— WHAT TO WORK ON —
Search the records that follow and extract every line containing the string "from".

— RECORDS FOR THE TASK —
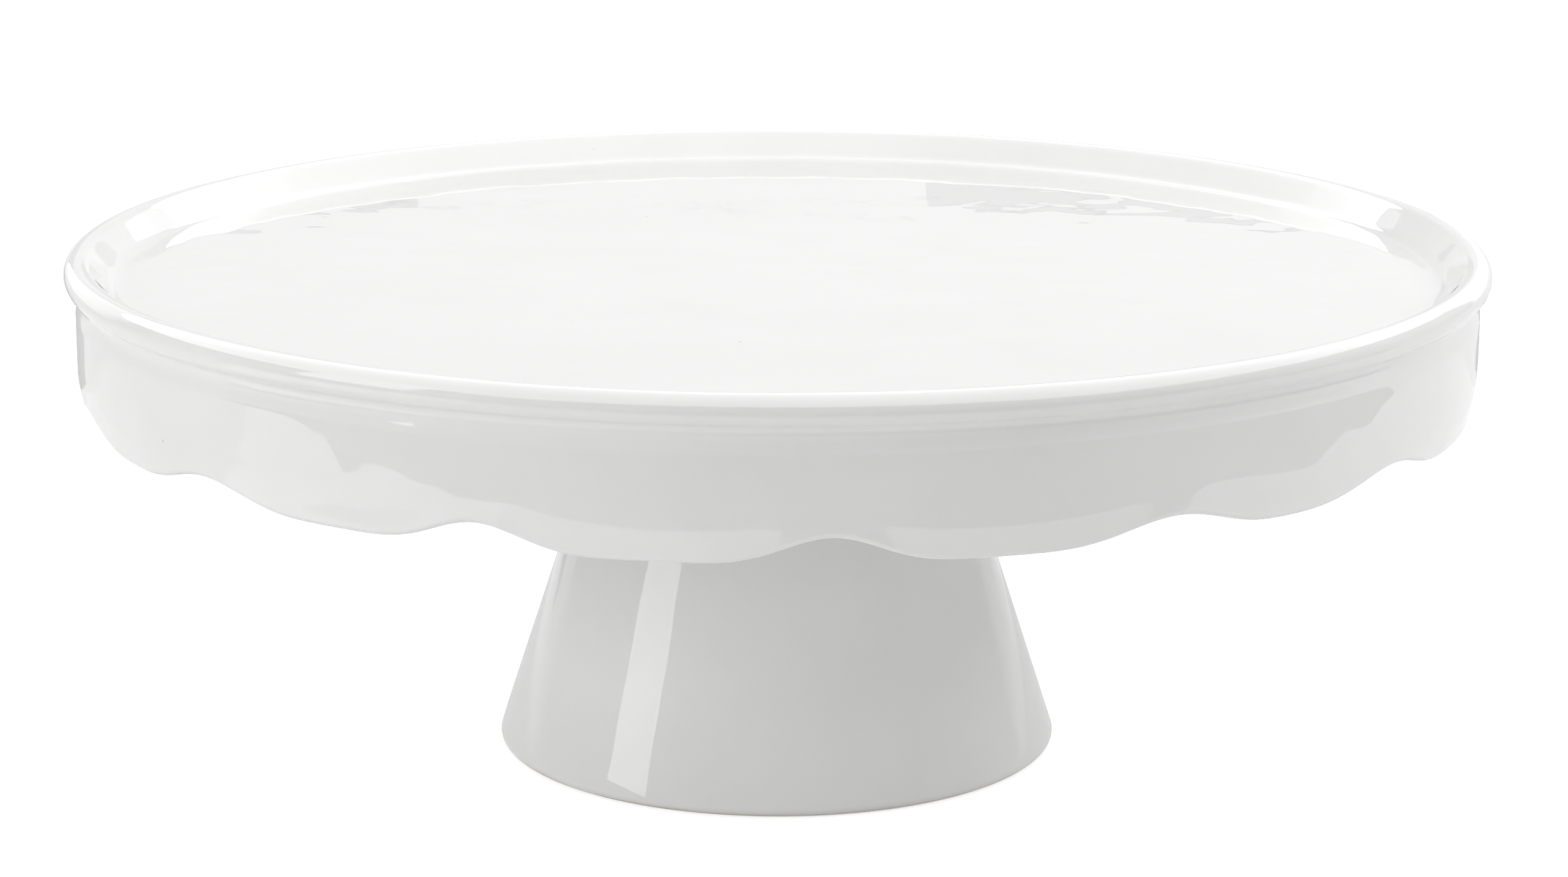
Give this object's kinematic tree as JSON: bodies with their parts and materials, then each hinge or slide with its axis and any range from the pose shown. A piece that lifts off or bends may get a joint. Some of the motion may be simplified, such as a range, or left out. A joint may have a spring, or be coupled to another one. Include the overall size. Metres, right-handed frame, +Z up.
{
  "type": "cake stand",
  "caption": "Round glazed cake stand: a flat plate with a rolled rim and a scalloped skirt, clamped to a hollow conical pedestal by a stud and a wing nut.",
  "frame": {"origin": "on the table surface, on the stand's own axis", "axes": "+Z up along the axis of the plate and pedestal; -Y to the front, where one notch between two scallops faces"},
  "size_m": [0.3, 0.3, 0.1092],
  "materials": {
    "glaze": "glossy clear glaze over white stoneware, slightly uneven, with an unglazed foot",
    "silicone": "translucent pale silicone, satin",
    "rubber": "matt black rubber",
    "steel": "satin stainless steel",
    "epoxy": "cast epoxy resin, slightly glossy"
  },
  "bodies": {
    "stand": {"plate": "glaze", "pedestal": "glaze", "seat_gasket": "silicone", "centre_stud": "steel", "stud_potting": "epoxy"},
    "washers": {"rubber_washer": "rubber", "steel_washer": "steel"},
    "wing_nut": {"wing_nut": "steel"}
  },
  "joints": [
    {"name": "nut_travel", "type": "slide", "parent": "stand", "child": "washers", "axis": [0, 0, -1], "range_m": [0, 0.02]},
    {"name": "nut_spin", "type": "hinge", "parent": "washers", "child": "wing_nut", "pos_m": [0, 0, 0.07], "axis": [0, 0, -1], "range_deg": [0, 5760]}
  ],
  "couplings": [
    {"joint": "nut_travel", "follows": "nut_spin", "m_per_rad": 0.00019894}
  ]
}
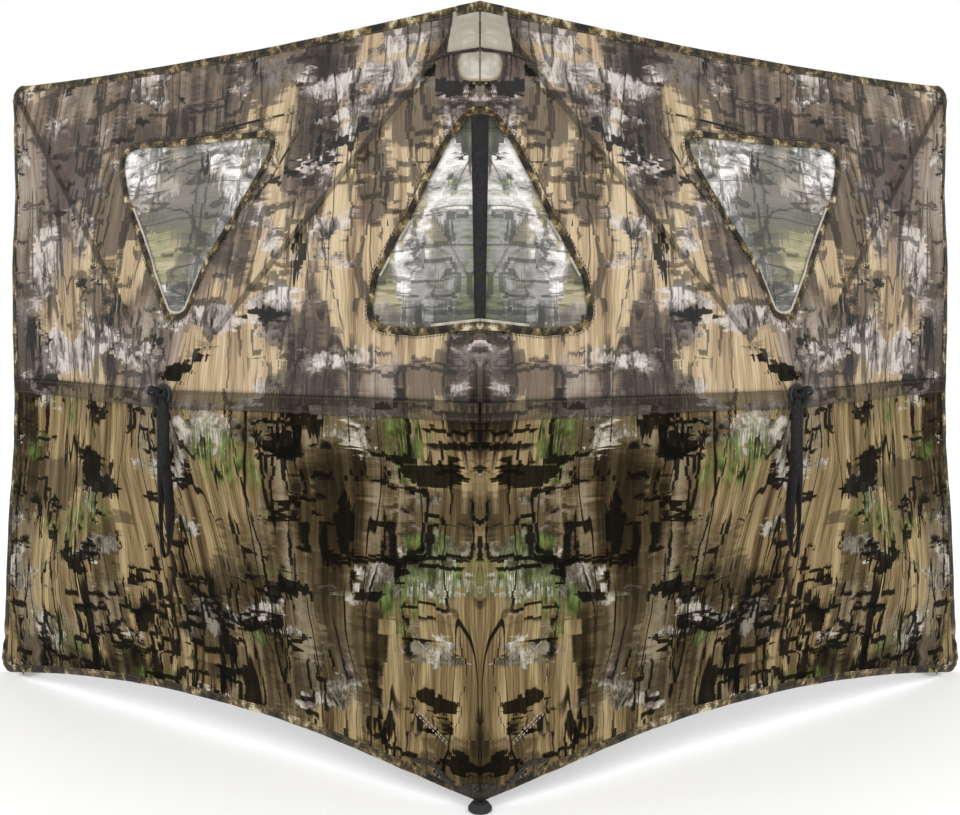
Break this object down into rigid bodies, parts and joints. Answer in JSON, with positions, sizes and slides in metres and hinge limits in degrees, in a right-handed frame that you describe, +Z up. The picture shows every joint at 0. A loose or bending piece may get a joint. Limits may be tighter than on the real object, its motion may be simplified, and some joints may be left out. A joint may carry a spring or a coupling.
{
  "type": "pop up ground blind",
  "caption": "Folding two-panel field blind: camouflage cloth on sprung rods and pop-out hubs, joined at an upright spine, with netted windows and pull straps.",
  "frame": {"origin": "on the ground under the spine where the two panels meet", "axes": "+X to the viewer's right across the front, +Y to the sheltered side, +Z up"},
  "size_m": [1.536, 0.605, 0.941],
  "materials": {
    "mesh_fabric": "see-through woven mesh printed with bark camouflage",
    "skirt_fabric": "tightly woven coated polyester printed with bark and grass camouflage",
    "netting": "fine shoot-through netting, greyed camouflage",
    "webbing": "black ribbed nylon webbing",
    "rod": "dark pultruded fibreglass",
    "ferrule": "plated steel sleeve",
    "steel": "zinc plated fasteners",
    "moulded_black": "textured black nylon",
    "rubber": "matt black rubber",
    "brass": "dull antique brass"
  },
  "bodies": {
    "spine": {"foot_cap": "rubber", "centre_strap": "webbing"},
    "left_panel_root": {"left_corner_gusset": "webbing"},
    "left_tip_swivel": {"left_tip_socket": "moulded_black"},
    "left_lower_inner": {"left_lower_inner_rod": "rod", "left_lower_inner_ferrule": "ferrule", "left_lower_inner_cap": "moulded_black", "left_lower_inner_fabric": "skirt_fabric"},
    "left_upper_inner": {"left_upper_inner_rod": "rod", "left_upper_inner_ferrule": "ferrule", "left_upper_inner_cap": "moulded_black", "left_upper_inner_fabric": "mesh_fabric", "left_mid_window_net": "netting", "left_side_net_inner": "netting"},
    "left_upper_outer": {"left_upper_outer_rod": "rod", "left_upper_outer_ferrule": "ferrule", "left_upper_outer_cap": "moulded_black", "left_upper_outer_fabric": "mesh_fabric", "left_side_net_outer": "netting"},
    "left_lower_outer": {"left_lower_outer_rod": "rod", "left_lower_outer_ferrule": "ferrule", "left_lower_outer_cap": "moulded_black", "left_lower_outer_fabric": "skirt_fabric", "left_stake_tab": "webbing", "left_stake_grommet": "brass"},
    "left_hub": {"left_hub_body": "moulded_black", "left_hub_cover": "moulded_black", "left_hub_pins": "steel", "left_hub_bolt": "steel", "left_hub_button": "moulded_black"},
    "left_strap": {"left_pull_strap": "webbing"},
    "right_panel_root": {"right_corner_gusset": "webbing"},
    "right_tip_swivel": {"right_tip_socket": "moulded_black"},
    "right_lower_inner": {"right_lower_inner_rod": "rod", "right_lower_inner_ferrule": "ferrule", "right_lower_inner_cap": "moulded_black", "right_lower_inner_fabric": "skirt_fabric"},
    "right_upper_inner": {"right_upper_inner_rod": "rod", "right_upper_inner_ferrule": "ferrule", "right_upper_inner_cap": "moulded_black", "right_upper_inner_fabric": "mesh_fabric", "right_mid_window_net": "netting", "right_side_net_inner": "netting"},
    "right_upper_outer": {"right_upper_outer_rod": "rod", "right_upper_outer_ferrule": "ferrule", "right_upper_outer_cap": "moulded_black", "right_upper_outer_fabric": "mesh_fabric", "right_side_net_outer": "netting"},
    "right_lower_outer": {"right_lower_outer_rod": "rod", "right_lower_outer_ferrule": "ferrule", "right_lower_outer_cap": "moulded_black", "right_lower_outer_fabric": "skirt_fabric", "right_stake_tab": "webbing", "right_stake_grommet": "brass"},
    "right_hub": {"right_hub_body": "moulded_black", "right_hub_cover": "moulded_black", "right_hub_pins": "steel", "right_hub_bolt": "steel", "right_hub_button": "moulded_black"},
    "right_strap": {"right_pull_strap": "webbing"}
  },
  "joints": [
    {"name": "left_swing", "type": "hinge", "parent": "spine", "child": "left_panel_root", "pos_m": [0, 0, 0.03], "axis": [0, 0, -1], "range_deg": [-37.2, 27.5]},
    {"name": "left_tip_turn", "type": "hinge", "parent": "left_panel_root", "child": "left_tip_swivel", "pos_m": [-0.02444, 0.02734, 0.033], "axis": [0, 0, 1], "range_deg": [0, 90]},
    {"name": "left_fold", "type": "hinge", "parent": "left_tip_swivel", "child": "left_lower_inner", "pos_m": [-0.02444, 0.02734, 0.033], "axis": [-0.5632, 0.4275, -0.7071], "range_deg": [0, 96.52], "deforming": ["left_lower_inner_fabric", "left_upper_inner_fabric", "left_upper_outer_fabric", "left_lower_outer_fabric", "left_mid_window_net", "left_side_net_inner", "left_side_net_outer", "left_corner_gusset", "left_stake_tab", "left_pull_strap", "centre_strap"]},
    {"name": "left_lower_inner_knuckle", "type": "hinge", "parent": "left_lower_inner", "child": "left_hub", "pos_m": [-0.39541, 0.22481, 0.44787], "axis": [0.5632, -0.4275, 0.7071], "range_deg": [0, 96.52]},
    {"name": "left_upper_inner_knuckle", "type": "hinge", "parent": "left_hub", "child": "left_upper_inner", "pos_m": [-0.39541, 0.22481, 0.49313], "axis": [0.5632, -0.4275, -0.7071], "range_deg": [0, 96.52]},
    {"name": "left_upper_outer_knuckle", "type": "hinge", "parent": "left_hub", "child": "left_upper_outer", "pos_m": [-0.43146, 0.25217, 0.49313], "axis": [0.5632, -0.4275, 0.7071], "range_deg": [0, 96.52]},
    {"name": "left_lower_outer_knuckle", "type": "hinge", "parent": "left_hub", "child": "left_lower_outer", "pos_m": [-0.43146, 0.25217, 0.44787], "axis": [-0.5632, 0.4275, 0.7071], "range_deg": [0, 96.52]},
    {"name": "left_strap_swing", "type": "hinge", "parent": "left_hub", "child": "left_strap", "pos_m": [-0.43036, 0.21618, 0.4705], "axis": [-0.7965, 0.6046, 0], "range_deg": [0, 90]},
    {"name": "right_swing", "type": "hinge", "parent": "spine", "child": "right_panel_root", "pos_m": [0, 0, 0.03], "axis": [0, 0, 1], "range_deg": [-37.2, 27.5]},
    {"name": "right_tip_turn", "type": "hinge", "parent": "right_panel_root", "child": "right_tip_swivel", "pos_m": [0.02444, 0.02734, 0.033], "axis": [0, 0, -1], "range_deg": [0, 90]},
    {"name": "right_fold", "type": "hinge", "parent": "right_tip_swivel", "child": "right_lower_inner", "pos_m": [0.02444, 0.02734, 0.033], "axis": [-0.5632, -0.4275, 0.7071], "range_deg": [0, 96.52], "deforming": ["right_lower_inner_fabric", "right_upper_inner_fabric", "right_upper_outer_fabric", "right_lower_outer_fabric", "right_mid_window_net", "right_side_net_inner", "right_side_net_outer", "right_corner_gusset", "right_stake_tab", "right_pull_strap"]},
    {"name": "right_lower_inner_knuckle", "type": "hinge", "parent": "right_lower_inner", "child": "right_hub", "pos_m": [0.39541, 0.22481, 0.44787], "axis": [0.5632, 0.4275, -0.7071], "range_deg": [0, 96.52]},
    {"name": "right_upper_inner_knuckle", "type": "hinge", "parent": "right_hub", "child": "right_upper_inner", "pos_m": [0.39541, 0.22481, 0.49313], "axis": [0.5632, 0.4275, 0.7071], "range_deg": [0, 96.52]},
    {"name": "right_upper_outer_knuckle", "type": "hinge", "parent": "right_hub", "child": "right_upper_outer", "pos_m": [0.43146, 0.25217, 0.49313], "axis": [0.5632, 0.4275, -0.7071], "range_deg": [0, 96.52]},
    {"name": "right_lower_outer_knuckle", "type": "hinge", "parent": "right_hub", "child": "right_lower_outer", "pos_m": [0.43146, 0.25217, 0.44787], "axis": [-0.5632, -0.4275, -0.7071], "range_deg": [0, 96.52]},
    {"name": "right_strap_swing", "type": "hinge", "parent": "right_hub", "child": "right_strap", "pos_m": [0.43036, 0.21618, 0.4705], "axis": [-0.7965, -0.6046, 0], "range_deg": [0, 90]}
  ],
  "couplings": [
    {"joint": "left_lower_inner_knuckle", "follows": "left_fold", "ratio": 1},
    {"joint": "left_upper_inner_knuckle", "follows": "left_fold", "ratio": 1},
    {"joint": "left_upper_outer_knuckle", "follows": "left_fold", "ratio": 1},
    {"joint": "left_lower_outer_knuckle", "follows": "left_fold", "ratio": 1},
    {"joint": "left_tip_turn", "follows": "left_fold", "ratio": 0.9325},
    {"joint": "left_strap_swing", "follows": "left_fold", "ratio": 0.9325},
    {"joint": "right_lower_inner_knuckle", "follows": "right_fold", "ratio": 1},
    {"joint": "right_upper_inner_knuckle", "follows": "right_fold", "ratio": 1},
    {"joint": "right_upper_outer_knuckle", "follows": "right_fold", "ratio": 1},
    {"joint": "right_lower_outer_knuckle", "follows": "right_fold", "ratio": 1},
    {"joint": "right_tip_turn", "follows": "right_fold", "ratio": 0.9325},
    {"joint": "right_strap_swing", "follows": "right_fold", "ratio": 0.9325}
  ]
}
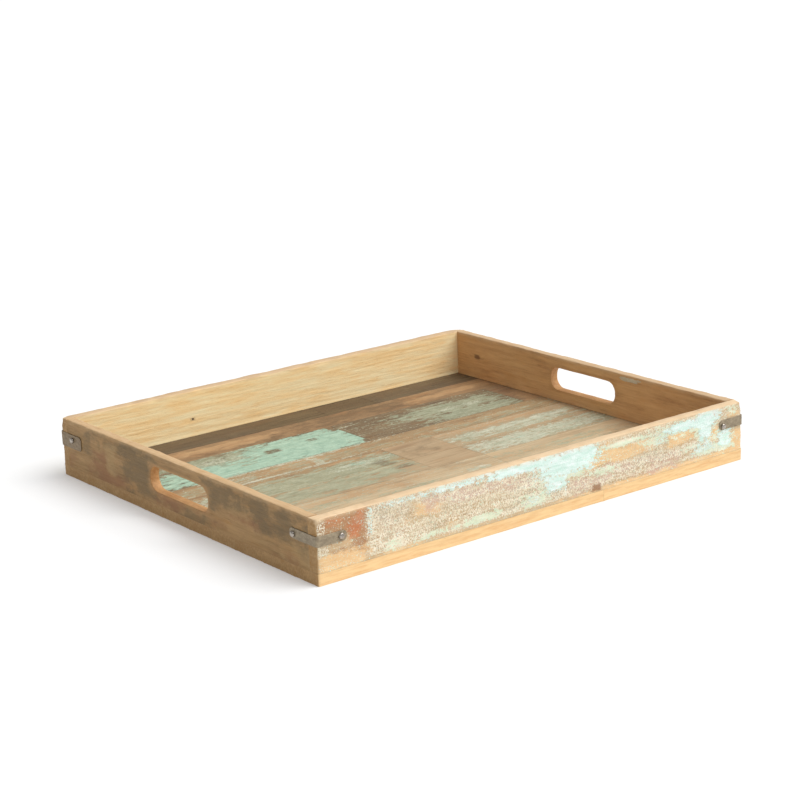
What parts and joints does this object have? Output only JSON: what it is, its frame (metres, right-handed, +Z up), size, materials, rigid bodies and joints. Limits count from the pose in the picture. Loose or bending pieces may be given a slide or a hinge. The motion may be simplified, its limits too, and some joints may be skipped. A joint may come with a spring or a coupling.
{
  "type": "wooden serving tray",
  "caption": "Shallow rectangular serving tray of worn reclaimed boards with a planked floor, a hand hole in each end and nailed steel corner straps.",
  "frame": {"origin": "middle of the underside, on the surface that the tray stands on", "axes": "+X along the long side boards, -Y towards the painted front board, +Z up"},
  "size_m": [0.5054, 0.4354, 0.0585],
  "materials": {
    "floor_wood": "worn reclaimed wood with faded mint paint",
    "painted_board_wood": "reclaimed wood under flaked mint and white paint",
    "back_board_wood": "planed honey-coloured wood",
    "end_board_wood": "dull grey-brown weathered wood",
    "strap_steel": "tarnished, with light rust",
    "nail_steel": "tarnished",
    "screw_steel": "zinc plated, dulled",
    "pin_steel": "plain drawn wire"
  },
  "bodies": {
    "root": {"corner_pins": "pin_steel", "corner_strap_back_left": "strap_steel", "corner_strap_back_right": "strap_steel", "corner_strap_front_left": "strap_steel", "corner_strap_front_right": "strap_steel", "end_board_left": "end_board_wood", "end_board_right": "end_board_wood", "floor_plank_01_left": "floor_wood", "floor_plank_01_right": "floor_wood", "floor_plank_02_full": "floor_wood", "floor_plank_03_left": "floor_wood", "floor_plank_03_middle": "floor_wood", "floor_plank_03_right": "floor_wood", "floor_plank_04_full": "floor_wood", "floor_plank_05_left": "floor_wood", "floor_plank_05_middle": "floor_wood", "floor_plank_05_right": "floor_wood", "floor_plank_06_left": "floor_wood", "floor_plank_06_middle": "floor_wood", "floor_plank_06_right": "floor_wood", "floor_plank_07_left": "floor_wood", "floor_plank_07_right": "floor_wood", "floor_plank_08_left": "floor_wood", "floor_plank_08_right": "floor_wood", "floor_plank_09_left": "floor_wood", "floor_plank_09_right": "floor_wood", "floor_plank_10_left": "floor_wood", "floor_plank_10_right": "floor_wood", "floor_screws": "screw_steel", "side_board_back": "back_board_wood", "side_board_front": "painted_board_wood", "strap_nails": "nail_steel"}
  },
  "joints": []
}
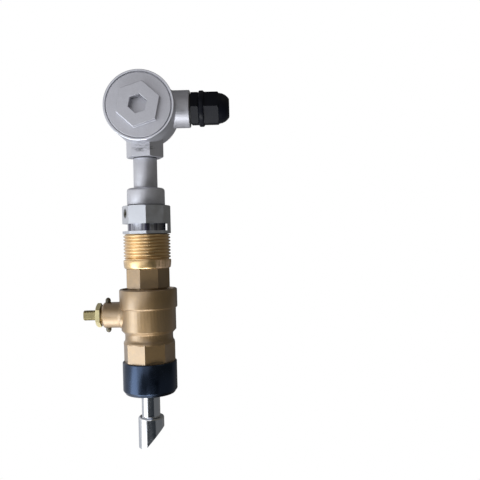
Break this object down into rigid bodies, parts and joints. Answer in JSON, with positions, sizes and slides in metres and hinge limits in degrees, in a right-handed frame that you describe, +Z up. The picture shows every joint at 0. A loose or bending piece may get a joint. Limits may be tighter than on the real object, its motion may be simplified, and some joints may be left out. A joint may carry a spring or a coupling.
{
  "type": "insertion ultrasonic flow sensor",
  "caption": "Upright ultrasonic flow probe on a ball valve and weld base: bevelled probe head below, slotted holder, packing nut, and a cast terminal box with cable gland on top.",
  "frame": {"origin": "centre of the weld base's underside, where it is welded to the pipe", "axes": "+Z up along the probe and the valve's way; +X towards the cable gland, away from the valve's spindle; -Y towards the screw cover of the terminal box"},
  "size_m": [0.1425, 0.0644, 0.349],
  "materials": {
    "black_steel": "near-black gloss on steel",
    "forged_brass": "forged and bead-blasted",
    "bright_brass": "bright machined",
    "green_brass": "dull machined",
    "cast_aluminium": "bead-blasted cast",
    "machined_steel": "machined stainless",
    "stainless": "polished stainless",
    "dark_steel": "dark, as rolled",
    "nylon": "moulded, slightly grained",
    "rubber": "matt",
    "ptfe": "waxy",
    "ceramic": "fired, silvered faces",
    "resin": "cast resin",
    "lead": "cable sheath",
    "block": "moulded"
  },
  "bodies": {
    "valve": {"weld_base": "black_steel", "valve_body": "forged_brass", "valve_end": "forged_brass", "seat_lower": "ptfe", "seat_upper": "ptfe", "spindle_packing": "ptfe", "spindle_gland_nut": "green_brass", "stop_pins": "dark_steel", "threaded_nipple": "bright_brass", "probe_holder": "machined_steel", "holder_seal_rings": "rubber"},
    "valve_spindle": {"spindle": "green_brass", "ball": "stainless"},
    "collet": {"clamp_collet": "stainless"},
    "probe": {"probe_tube": "stainless", "probe_head": "stainless", "piezo_disc": "ceramic", "backing_block": "resin", "signal_lead": "lead", "neck_sleeve": "cast_aluminium", "neck_seal": "rubber", "terminal_box": "cast_aluminium", "terminal_block": "block", "terminal_screws": "stainless", "gland_washer": "rubber", "gland_body": "nylon"},
    "packing_travel": {"thrust_ring": "stainless"},
    "packing_nut": {"packing_nut": "cast_aluminium"},
    "grub_travel": {"grub_pad": "bright_brass"},
    "grub_screw": {"grub_screw": "dark_steel"},
    "cover_travel": {"cover_seal_ring": "rubber"},
    "cover": {"box_cover": "cast_aluminium"},
    "gland_travel": {"gland_seal": "rubber"},
    "gland_nut": {"gland_nut": "nylon"}
  },
  "joints": [
    {"name": "spindle_turn", "type": "hinge", "parent": "valve", "child": "valve_spindle", "pos_m": [0, 0, 0.0741], "axis": [1, 0, 0], "range_deg": [0, 12]},
    {"name": "aim_turn", "type": "hinge", "parent": "valve", "child": "collet", "pos_m": [0, 0, 0.1503], "axis": [0, 0, 1], "continuous": true},
    {"name": "probe_slide", "type": "slide", "parent": "collet", "child": "probe", "axis": [0, 0, 1], "range_m": [-0.0025, 0.15]},
    {"name": "packing_travel", "type": "slide", "parent": "valve", "child": "packing_travel", "axis": [0, 0, 1], "range_m": [0, 0.0045]},
    {"name": "packing_turn", "type": "hinge", "parent": "packing_travel", "child": "packing_nut", "pos_m": [0, 0, 0.1768], "axis": [0, 0, 1], "range_deg": [0, 1080]},
    {"name": "grub_travel", "type": "slide", "parent": "valve", "child": "grub_travel", "axis": [-0.8695, -0.4939, 0], "range_m": [0, 0.003]},
    {"name": "grub_turn", "type": "hinge", "parent": "grub_travel", "child": "grub_screw", "pos_m": [0, 0, 0.1694], "axis": [-0.8695, -0.4939, 0], "range_deg": [0, 1080]},
    {"name": "cover_travel", "type": "slide", "parent": "probe", "child": "cover_travel", "axis": [0, -1, 0], "range_m": [0, 0.012]},
    {"name": "cover_turn", "type": "hinge", "parent": "cover_travel", "child": "cover", "pos_m": [0, 0, 0.2659], "axis": [0, -1, 0], "range_deg": [0, 2160]},
    {"name": "gland_travel", "type": "slide", "parent": "probe", "child": "gland_travel", "axis": [1, 0, 0], "range_m": [0, 0.0075]},
    {"name": "gland_turn", "type": "hinge", "parent": "gland_travel", "child": "gland_nut", "pos_m": [0, 0, 0.2677], "axis": [1, 0, 0], "range_deg": [0, 1800]}
  ],
  "couplings": [
    {"joint": "packing_travel", "follows": "packing_turn", "m_per_rad": 0.00023873},
    {"joint": "grub_turn", "follows": "grub_travel", "rad_per_m": 6283.2},
    {"joint": "cover_travel", "follows": "cover_turn", "m_per_rad": 0.0003183},
    {"joint": "gland_travel", "follows": "gland_turn", "m_per_rad": 0.00023873}
  ]
}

— SOLUTION FOR THIS EXERCISE —
Give this object's kinematic tree as JSON: bodies with their parts and materials, then each hinge or slide with its axis and any range from the pose shown. A piece that lifts off or bends may get a joint. Some of the motion may be simplified, such as a range, or left out. A joint may have a spring, or be coupled to another one. Include the overall size. Metres, right-handed frame, +Z up.
What parts and joints does this object have? Output only JSON: what it is, its frame (metres, right-handed, +Z up), size, materials, rigid bodies and joints. Limits count from the pose in the picture. Loose or bending pieces may be given a slide or a hinge. The motion may be simplified, its limits too, and some joints may be skipped. A joint may come with a spring or a coupling.
  "frame": {"origin": "centre of the weld base's underside, where it is welded to the pipe", "axes": "+Z up along the probe and the valve's way; +X towards the cable gland, away from the valve's spindle; -Y towards the screw cover of the terminal box"},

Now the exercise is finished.